Gluten Free Butter Cookies
I have made these using Bob’s Red Mill Gluten Free 1 to 1 Baking Flour in place of all purpose flour. The cookies are slightly more fragile and crumbly, but the taste is spot on!
Looking for More Cookie Recipes?
Check out my favorite Cookie recipes:
My Grandma’s Chewy Oatmeal Cookies
[Not My] Granny’s Sugar Cookies
Browned Butter Sugar Cookies
Dark Chocolate Covered Cherry Cookies
Thick and Chewy Double Chocolate Cookies
Santa’s Whiskers Cookies
Nut Free Linzer Cookies
Snowflake Gingerbread Cookies
Brown Sugar and Spice Winter Mitten Cookies
Graham Cracker S’mores Cookies
Soft Frosted Sugar Cookies
- cookie press
- 2 1/4 scant cups flour
- 1/2 teaspoon baking powder
- 1/2 teaspoon salt
- 1 cup butter, softened (2 sticks)
- 1/2 cup granulated sugar
- 1/2 cup powdered sugar
- 1 egg yolk
- 1 teaspoon vanilla extract
- 2 teaspoons milk
- food coloring/gel (if desired)
- Preheat oven to 375°F.
- Sift flour, baking powder, and salt together in a medium bowl, and set aside.
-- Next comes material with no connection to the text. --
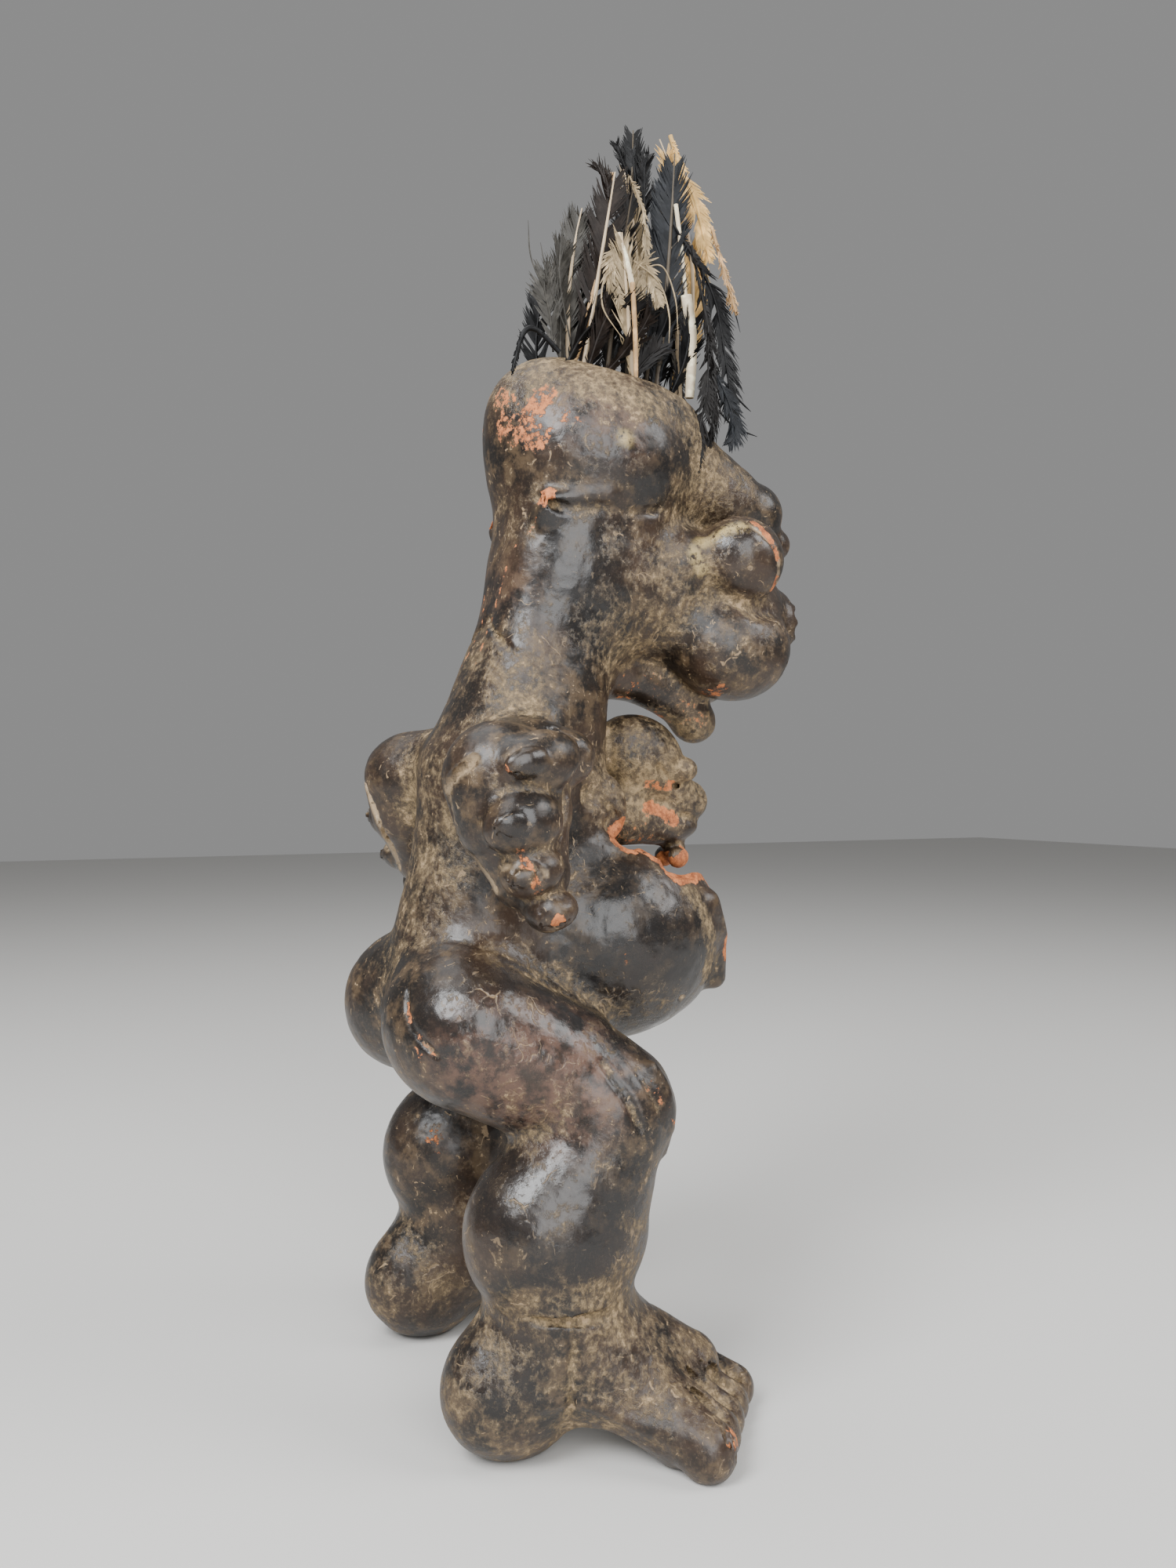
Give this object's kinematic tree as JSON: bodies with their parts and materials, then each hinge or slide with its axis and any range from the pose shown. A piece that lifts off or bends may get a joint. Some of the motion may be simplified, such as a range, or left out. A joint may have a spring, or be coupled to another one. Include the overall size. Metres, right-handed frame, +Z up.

- In the bowl of a stand mixer or in a large bowl using a hand mixer, cream the butter. Add the sugars and beat until well blended. Add the yolk and vanilla and mix until well combined.
- Add the dry ingredients to the wet ingredients alternately with the milk by adding half of the dry mixture, 1 teaspoon of milk, then repeating.
- Stir in food coloring liquid/gel and mix to achieve desired color.
- Add the dough to the barrel of a cookie press fitted with your disk shape of choice and press the cookies onto ungreased cookie sheets.
- Bake for 6-10 minutes, depending on the shape of the cookie and how brown you prefer them. Remove to a wire rack to cool. Store at room temperature in an airtight container.